Given exercise — Please write out the complete listing that follows, exactly as it reads.

Extracted information —
= = = = =
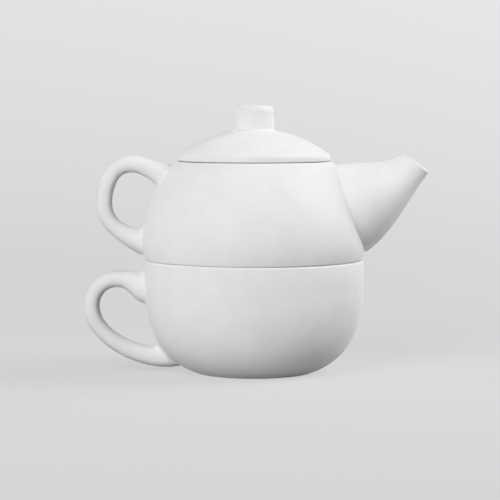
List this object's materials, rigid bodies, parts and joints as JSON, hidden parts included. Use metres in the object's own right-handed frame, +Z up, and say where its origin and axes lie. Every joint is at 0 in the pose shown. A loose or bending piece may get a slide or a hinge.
{
  "type": "tea for one set",
  "caption": "Stacked tea set for one in unglazed white earthenware: a round cup with a handle, a teapot that rests on its rim, and a domed lid with a knob.",
  "frame": {"origin": "middle of the cup's foot ring, on the plane that the set stands on", "axes": "+Z up along the middle axis of cup, teapot and lid, +X towards the spout, both handles towards -X"},
  "size_m": [0.18, 0.1168, 0.1395],
  "materials": {
    "bisque_cup": "matte",
    "bisque_teapot": "matte",
    "bisque_lid": "matte"
  },
  "bodies": {
    "root": {"cup": "bisque_cup", "teapot": "bisque_teapot", "lid": "bisque_lid"}
  },
  "joints": []
}
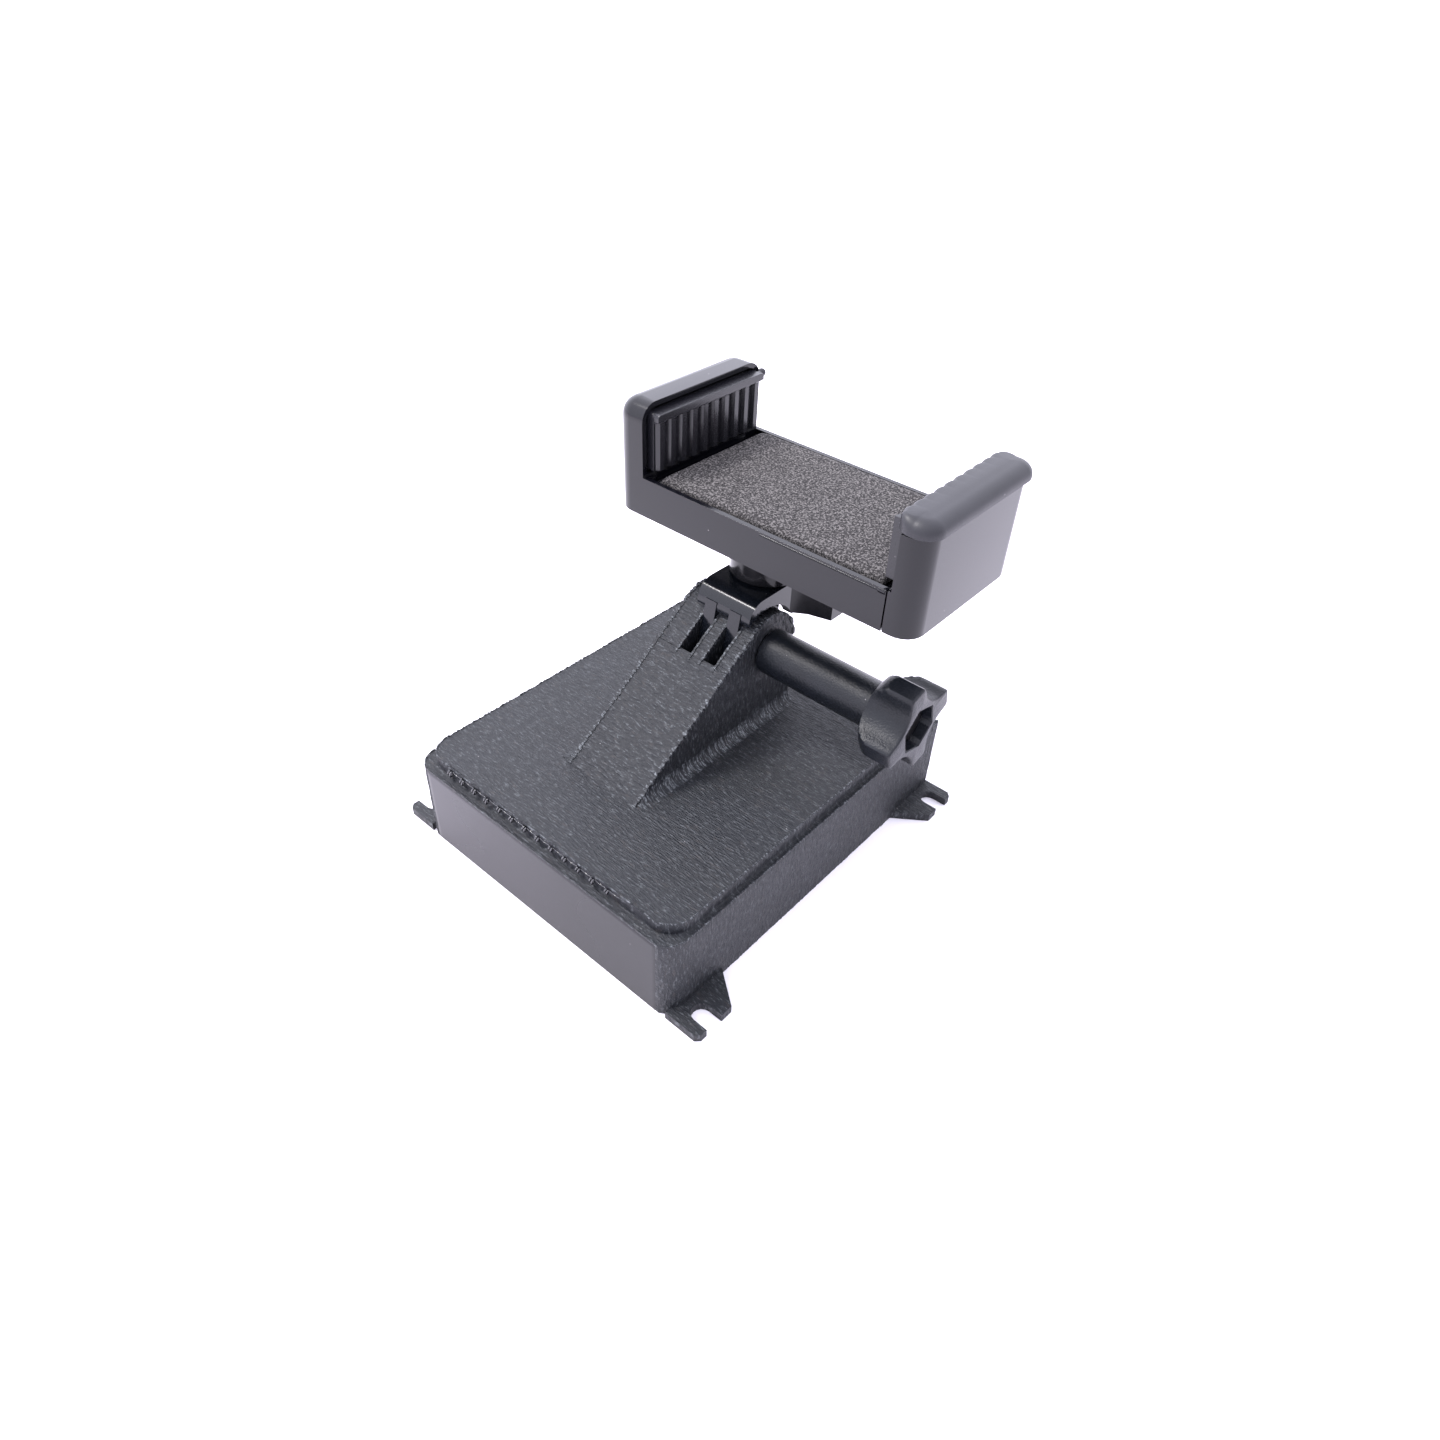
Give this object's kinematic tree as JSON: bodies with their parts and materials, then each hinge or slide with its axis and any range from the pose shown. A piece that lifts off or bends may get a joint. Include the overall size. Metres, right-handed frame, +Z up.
{
  "type": "pan tilt camera mount",
  "caption": "Printed box base with slotted ears and a three-finger tilt arm, a thumbscrew, a screw adapter and a spring device clamp that pans.",
  "frame": {"origin": "middle of the front wall's bottom rim, on the surface the base stands on", "axes": "+X along the tilt axis towards the thumbscrew, +Y from the front face to the back, +Z up"},
  "size_m": [0.0859, 0.084, 0.084],
  "materials": {
    "printed_black": "matt 3-D print with fine layer lines",
    "moulded_black": "satin moulded ABS",
    "gloss_black": "glossy moulded plastic",
    "grip_rubber": "soft matt rubber",
    "grey_foam": "speckled closed-cell foam",
    "chrome": "polished",
    "steel": "plain",
    "brass": "plain"
  },
  "bodies": {
    "housing": {"base_housing": "printed_black", "dome_nut": "chrome"},
    "adapter": {"screw_adapter": "gloss_black", "quarter_inch_stud": "steel", "grip_washer": "grip_rubber"},
    "clamp": {"clamp_base": "moulded_black", "threaded_insert": "brass", "bed_plate": "moulded_black", "bed_screw_1": "steel", "bed_screw_2": "steel", "bed_screw_3": "steel", "bed_screw_4": "steel", "foam_pad": "grey_foam", "left_grip_pad": "grip_rubber", "spring_front": "steel", "spring_rear": "steel"},
    "jaw": {"sliding_jaw": "moulded_black", "right_grip_cap": "grip_rubber", "guide_rod_front": "steel", "guide_rod_rear": "steel"},
    "knob": {"thumb_knob": "gloss_black", "tilt_bolt": "steel"}
  },
  "joints": [
    {"name": "tilt", "type": "hinge", "parent": "housing", "child": "adapter", "pos_m": [0, 0.0562, 0.0385], "axis": [1, 0, 0], "range_deg": [-55, 25]},
    {"name": "pan", "type": "hinge", "parent": "adapter", "child": "clamp", "pos_m": [0, 0.0639, 0.0503], "axis": [0, 0, 1], "range_deg": [-180, 180]},
    {"name": "jaw_slide", "type": "slide", "parent": "clamp", "child": "jaw", "axis": [1, 0, 0], "range_m": [0, 0.03], "stiffness_N_per_m": 80, "springref_m": -0.03},
    {"name": "knob_spin", "type": "hinge", "parent": "housing", "child": "knob", "pos_m": [0.02, 0.0562, 0.0385], "axis": [1, 0, 0], "continuous": true}
  ]
}
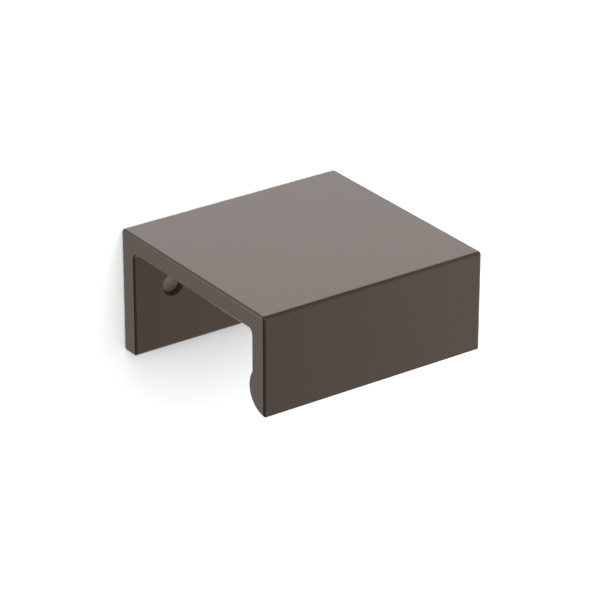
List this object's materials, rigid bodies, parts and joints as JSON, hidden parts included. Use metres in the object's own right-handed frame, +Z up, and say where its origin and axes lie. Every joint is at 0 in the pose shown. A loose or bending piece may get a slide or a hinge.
{
  "type": "tab pull",
  "caption": "One-piece edge pull of U section for a drawer or door front, with a rounded finger lip along the lower edge of its front plate.",
  "frame": {"origin": "midway between the two screw holes, on the mounting face of the back plate", "axes": "+X along the length, +Y out of the mounting face into the furniture front, +Z up towards the top plate; the front plate is towards -Y"},
  "size_m": [0.05, 0.048, 0.026],
  "materials": {
    "bronze_metal": "satin dark bronze anodised"
  },
  "bodies": {
    "root": {"pull": "bronze_metal"}
  },
  "joints": []
}
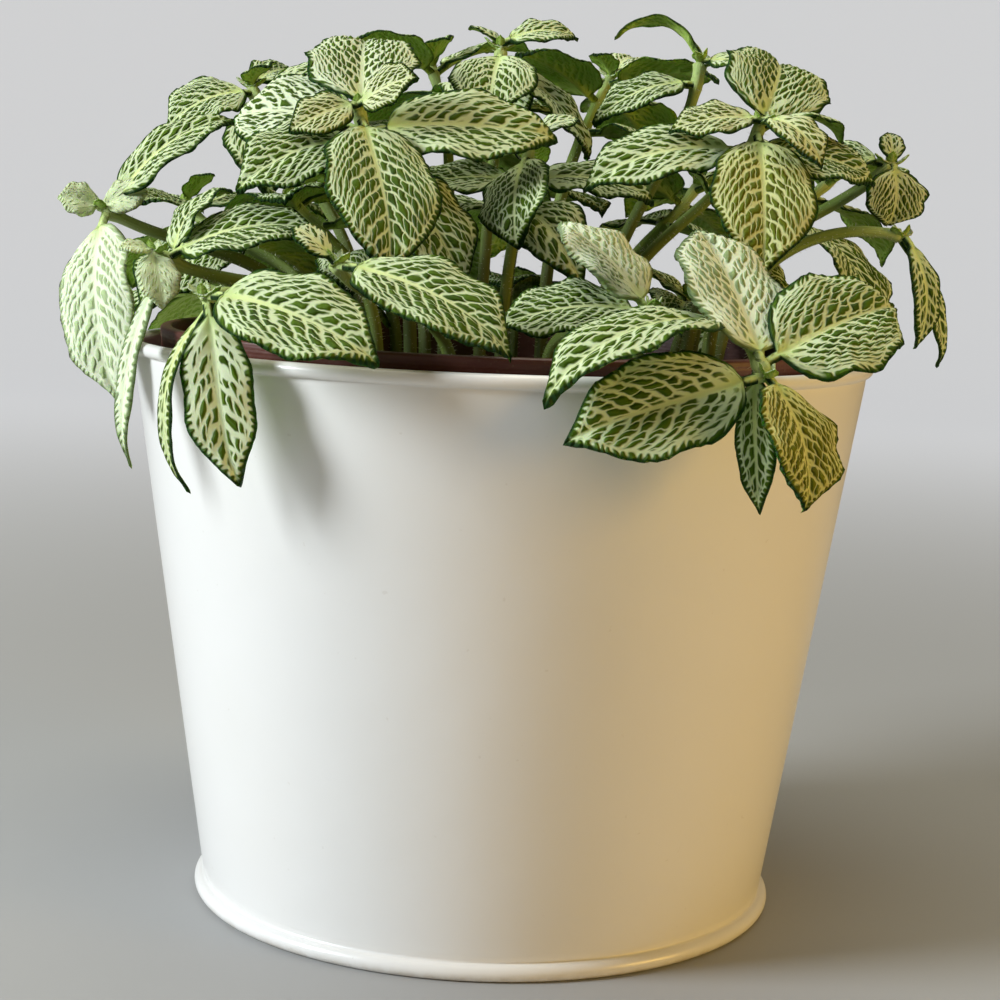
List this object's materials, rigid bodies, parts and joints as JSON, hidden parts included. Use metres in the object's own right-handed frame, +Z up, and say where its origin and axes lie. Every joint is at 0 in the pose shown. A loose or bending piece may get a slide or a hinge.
{
  "type": "potted nerve plant",
  "caption": "Small bushy nerve plant with pale-veined leaves, growing in soil in a nursery pot that stands inside a white tapered metal planter.",
  "frame": {"origin": "centre of the planter's flat base, on the surface it stands on", "axes": "+Z up along the planter's axis; the side first seen faces -Y and +X is to its right"},
  "size_m": [0.1629, 0.1707, 0.1642],
  "materials": {
    "white_enamel": "satin white enamel",
    "brown_plastic": "dark reddish brown moulded plastic",
    "potting_soil": "dark crumbly peat",
    "leaf": "green leaf with a net of cream veins, soft sheen"
  },
  "bodies": {
    "root": {"planter": "white_enamel", "nursery_pot": "brown_plastic", "soil": "potting_soil", "leafy_stem_back_crown_left": "leaf", "leafy_stem_back_crown_right": "leaf", "leafy_stem_back_left": "leaf", "leafy_stem_back_low_left": "leaf", "leafy_stem_back_low_right": "leaf", "leafy_stem_back_middle": "leaf", "leafy_stem_back_middle_left": "leaf", "leafy_stem_back_middle_right": "leaf", "leafy_stem_centre": "leaf", "leafy_stem_crown_left": "leaf", "leafy_stem_crown_right": "leaf", "leafy_stem_edge_left": "leaf", "leafy_stem_front_left": "leaf", "leafy_stem_front_middle": "leaf", "leafy_stem_hanging_back": "leaf", "leafy_stem_hanging_back_left": "leaf", "leafy_stem_hanging_back_right": "leaf", "leafy_stem_hanging_left": "leaf", "leafy_stem_hanging_right": "leaf", "leafy_stem_inner_left": "leaf", "leafy_stem_middle_right": "leaf", "leafy_stem_right_high": "leaf", "leafy_stem_right_low": "leaf", "leafy_stem_rim_left": "leaf", "leafy_stem_rim_right": "leaf", "leafy_stem_top_middle": "leaf", "leafy_stem_top_right": "leaf"}
  },
  "joints": []
}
= = = = =
Reply —
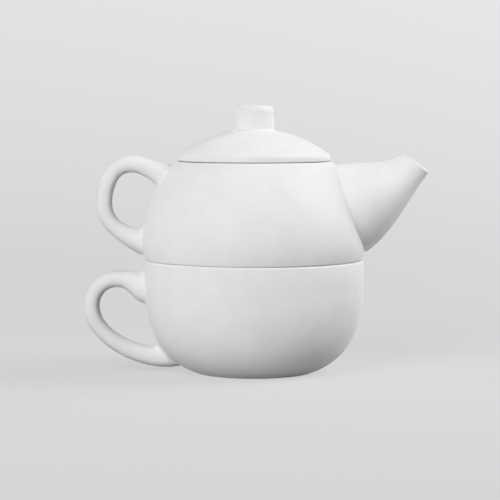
List this object's materials, rigid bodies, parts and joints as JSON, hidden parts included. Use metres in the object's own right-handed frame, +Z up, and say where its origin and axes lie. Every joint is at 0 in the pose shown. A loose or bending piece may get a slide or a hinge.
{
  "type": "tea for one set",
  "caption": "Stacked tea set for one in unglazed white earthenware: a round cup with a handle, a teapot that rests on its rim, and a domed lid with a knob.",
  "frame": {"origin": "middle of the cup's foot ring, on the plane that the set stands on", "axes": "+Z up along the middle axis of cup, teapot and lid, +X towards the spout, both handles towards -X"},
  "size_m": [0.18, 0.1168, 0.1395],
  "materials": {
    "bisque_cup": "matte",
    "bisque_teapot": "matte",
    "bisque_lid": "matte"
  },
  "bodies": {
    "root": {"cup": "bisque_cup", "teapot": "bisque_teapot", "lid": "bisque_lid"}
  },
  "joints": []
}
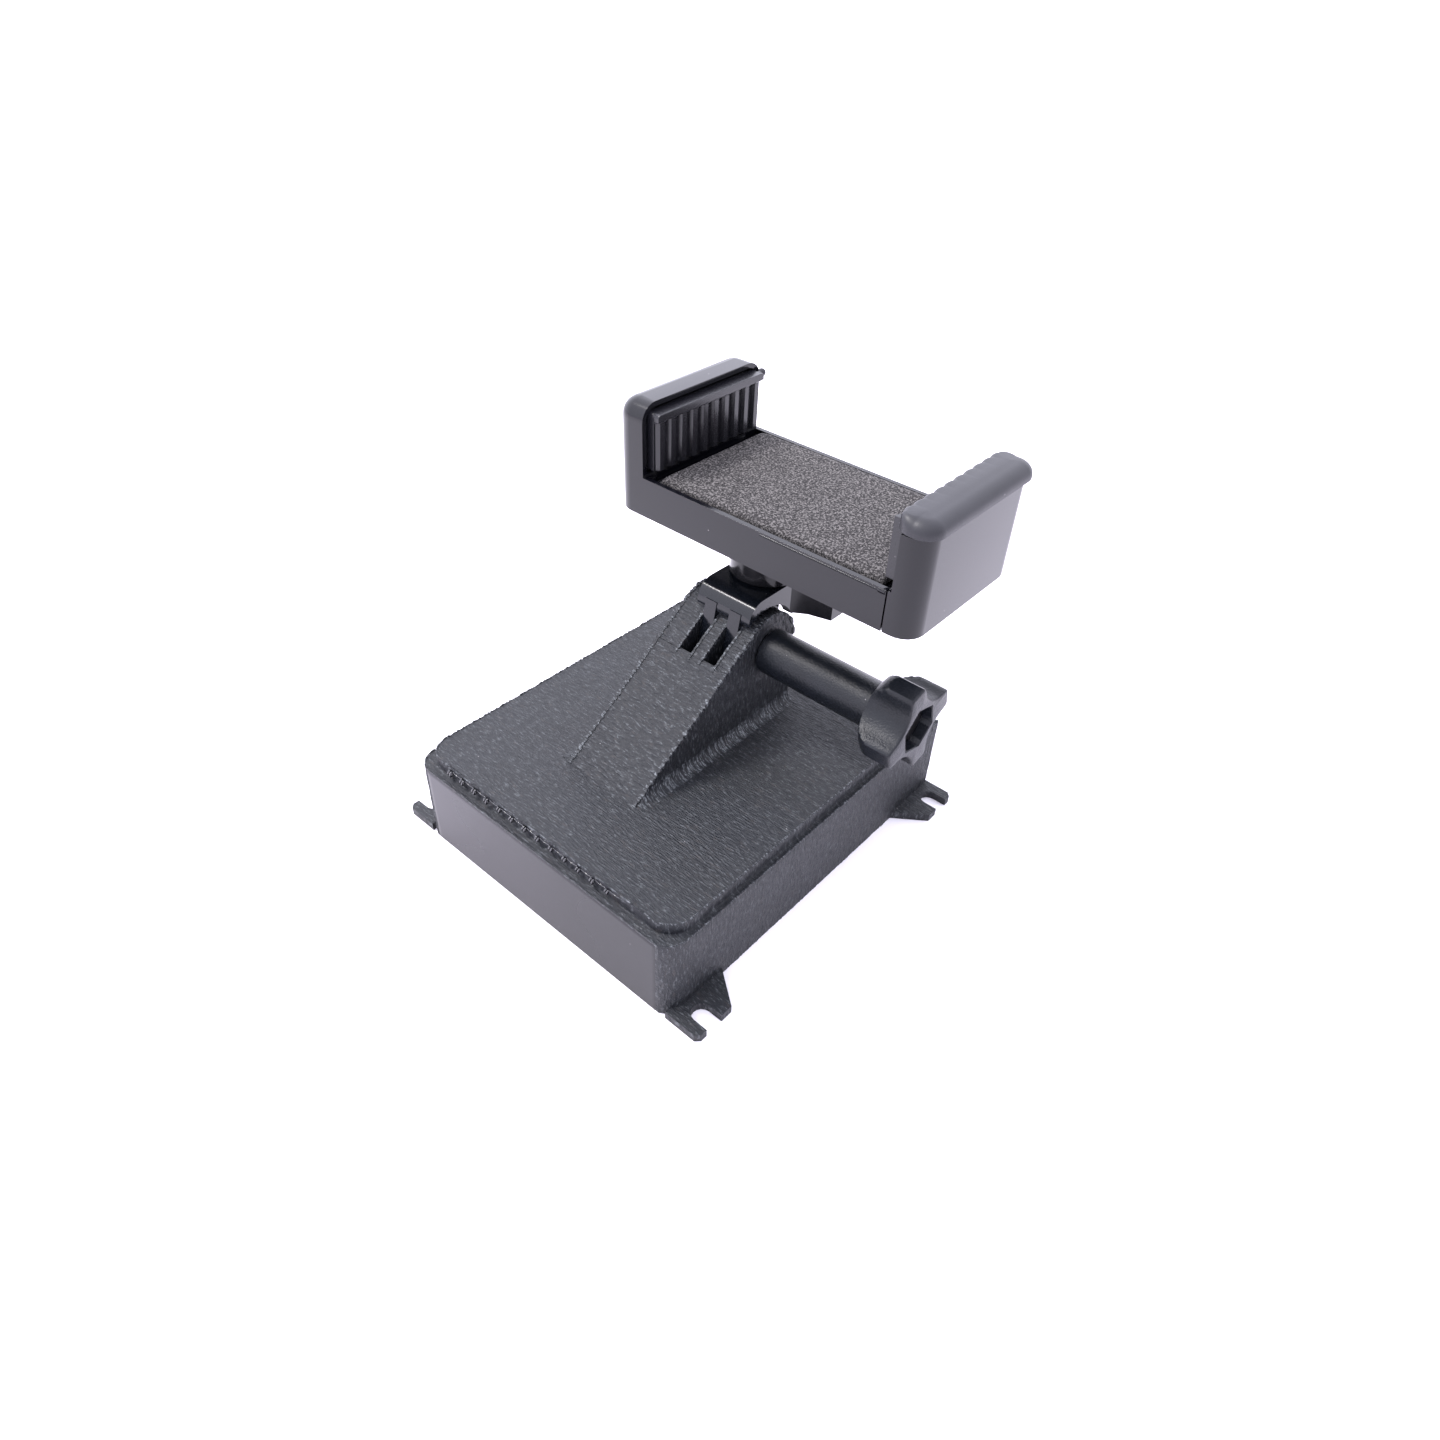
Give this object's kinematic tree as JSON: bodies with their parts and materials, then each hinge or slide with its axis and any range from the pose shown. A piece that lifts off or bends may get a joint. Include the overall size. Metres, right-handed frame, +Z up.
{
  "type": "pan tilt camera mount",
  "caption": "Printed box base with slotted ears and a three-finger tilt arm, a thumbscrew, a screw adapter and a spring device clamp that pans.",
  "frame": {"origin": "middle of the front wall's bottom rim, on the surface the base stands on", "axes": "+X along the tilt axis towards the thumbscrew, +Y from the front face to the back, +Z up"},
  "size_m": [0.0859, 0.084, 0.084],
  "materials": {
    "printed_black": "matt 3-D print with fine layer lines",
    "moulded_black": "satin moulded ABS",
    "gloss_black": "glossy moulded plastic",
    "grip_rubber": "soft matt rubber",
    "grey_foam": "speckled closed-cell foam",
    "chrome": "polished",
    "steel": "plain",
    "brass": "plain"
  },
  "bodies": {
    "housing": {"base_housing": "printed_black", "dome_nut": "chrome"},
    "adapter": {"screw_adapter": "gloss_black", "quarter_inch_stud": "steel", "grip_washer": "grip_rubber"},
    "clamp": {"clamp_base": "moulded_black", "threaded_insert": "brass", "bed_plate": "moulded_black", "bed_screw_1": "steel", "bed_screw_2": "steel", "bed_screw_3": "steel", "bed_screw_4": "steel", "foam_pad": "grey_foam", "left_grip_pad": "grip_rubber", "spring_front": "steel", "spring_rear": "steel"},
    "jaw": {"sliding_jaw": "moulded_black", "right_grip_cap": "grip_rubber", "guide_rod_front": "steel", "guide_rod_rear": "steel"},
    "knob": {"thumb_knob": "gloss_black", "tilt_bolt": "steel"}
  },
  "joints": [
    {"name": "tilt", "type": "hinge", "parent": "housing", "child": "adapter", "pos_m": [0, 0.0562, 0.0385], "axis": [1, 0, 0], "range_deg": [-55, 25]},
    {"name": "pan", "type": "hinge", "parent": "adapter", "child": "clamp", "pos_m": [0, 0.0639, 0.0503], "axis": [0, 0, 1], "range_deg": [-180, 180]},
    {"name": "jaw_slide", "type": "slide", "parent": "clamp", "child": "jaw", "axis": [1, 0, 0], "range_m": [0, 0.03], "stiffness_N_per_m": 80, "springref_m": -0.03},
    {"name": "knob_spin", "type": "hinge", "parent": "housing", "child": "knob", "pos_m": [0.02, 0.0562, 0.0385], "axis": [1, 0, 0], "continuous": true}
  ]
}
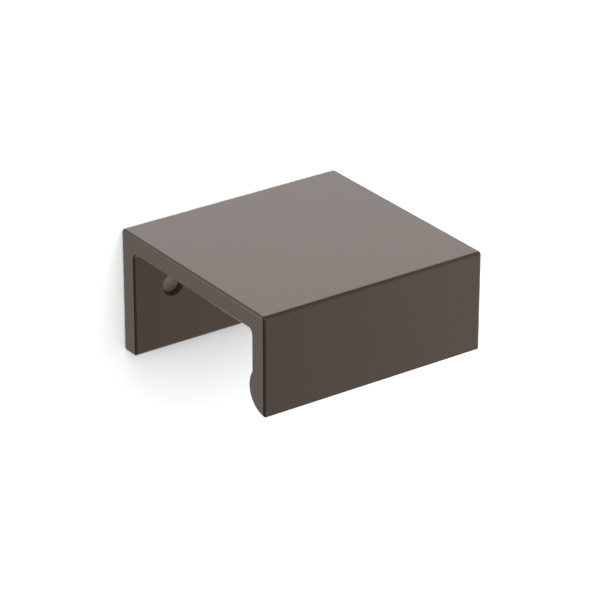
List this object's materials, rigid bodies, parts and joints as JSON, hidden parts included. Use metres in the object's own right-handed frame, +Z up, and say where its origin and axes lie. Every joint is at 0 in the pose shown. A loose or bending piece may get a slide or a hinge.
{
  "type": "tab pull",
  "caption": "One-piece edge pull of U section for a drawer or door front, with a rounded finger lip along the lower edge of its front plate.",
  "frame": {"origin": "midway between the two screw holes, on the mounting face of the back plate", "axes": "+X along the length, +Y out of the mounting face into the furniture front, +Z up towards the top plate; the front plate is towards -Y"},
  "size_m": [0.05, 0.048, 0.026],
  "materials": {
    "bronze_metal": "satin dark bronze anodised"
  },
  "bodies": {
    "root": {"pull": "bronze_metal"}
  },
  "joints": []
}
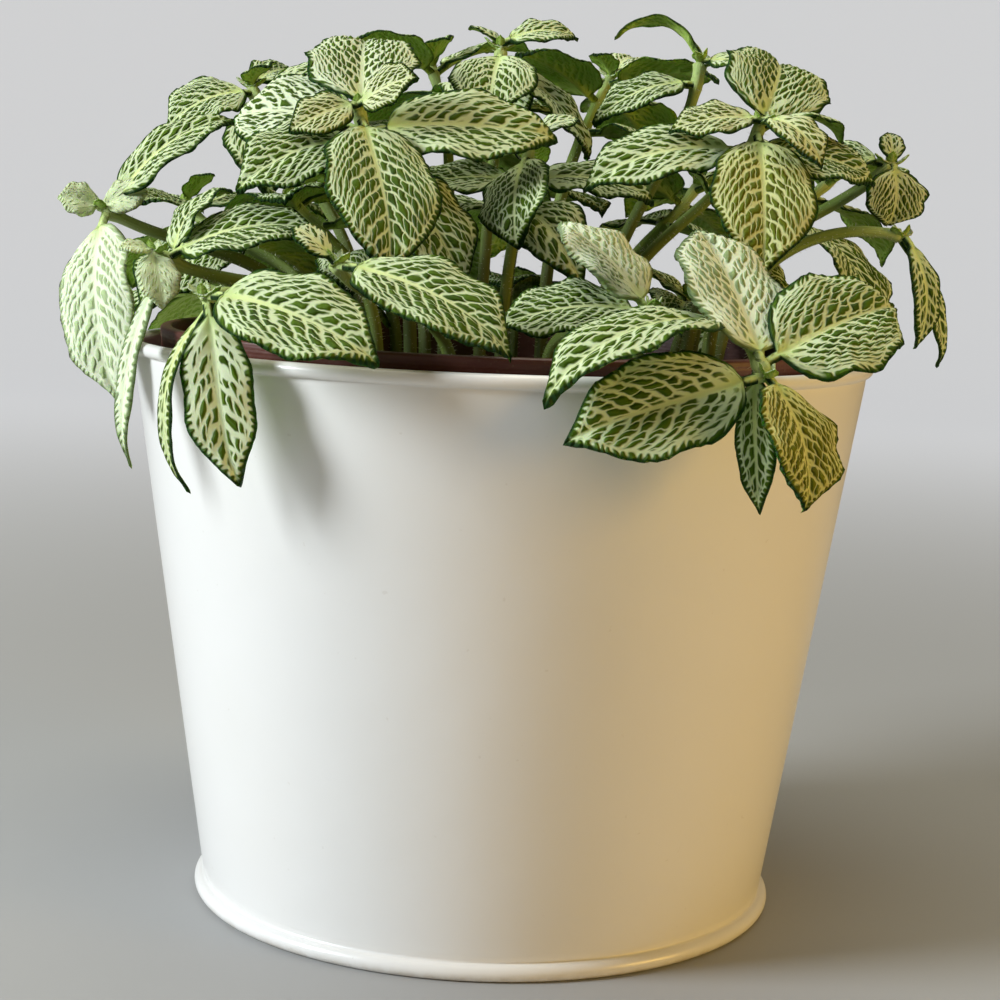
List this object's materials, rigid bodies, parts and joints as JSON, hidden parts included. Use metres in the object's own right-handed frame, +Z up, and say where its origin and axes lie. Every joint is at 0 in the pose shown. A loose or bending piece may get a slide or a hinge.
{
  "type": "potted nerve plant",
  "caption": "Small bushy nerve plant with pale-veined leaves, growing in soil in a nursery pot that stands inside a white tapered metal planter.",
  "frame": {"origin": "centre of the planter's flat base, on the surface it stands on", "axes": "+Z up along the planter's axis; the side first seen faces -Y and +X is to its right"},
  "size_m": [0.1629, 0.1707, 0.1642],
  "materials": {
    "white_enamel": "satin white enamel",
    "brown_plastic": "dark reddish brown moulded plastic",
    "potting_soil": "dark crumbly peat",
    "leaf": "green leaf with a net of cream veins, soft sheen"
  },
  "bodies": {
    "root": {"planter": "white_enamel", "nursery_pot": "brown_plastic", "soil": "potting_soil", "leafy_stem_back_crown_left": "leaf", "leafy_stem_back_crown_right": "leaf", "leafy_stem_back_left": "leaf", "leafy_stem_back_low_left": "leaf", "leafy_stem_back_low_right": "leaf", "leafy_stem_back_middle": "leaf", "leafy_stem_back_middle_left": "leaf", "leafy_stem_back_middle_right": "leaf", "leafy_stem_centre": "leaf", "leafy_stem_crown_left": "leaf", "leafy_stem_crown_right": "leaf", "leafy_stem_edge_left": "leaf", "leafy_stem_front_left": "leaf", "leafy_stem_front_middle": "leaf", "leafy_stem_hanging_back": "leaf", "leafy_stem_hanging_back_left": "leaf", "leafy_stem_hanging_back_right": "leaf", "leafy_stem_hanging_left": "leaf", "leafy_stem_hanging_right": "leaf", "leafy_stem_inner_left": "leaf", "leafy_stem_middle_right": "leaf", "leafy_stem_right_high": "leaf", "leafy_stem_right_low": "leaf", "leafy_stem_rim_left": "leaf", "leafy_stem_rim_right": "leaf", "leafy_stem_top_middle": "leaf", "leafy_stem_top_right": "leaf"}
  },
  "joints": []
}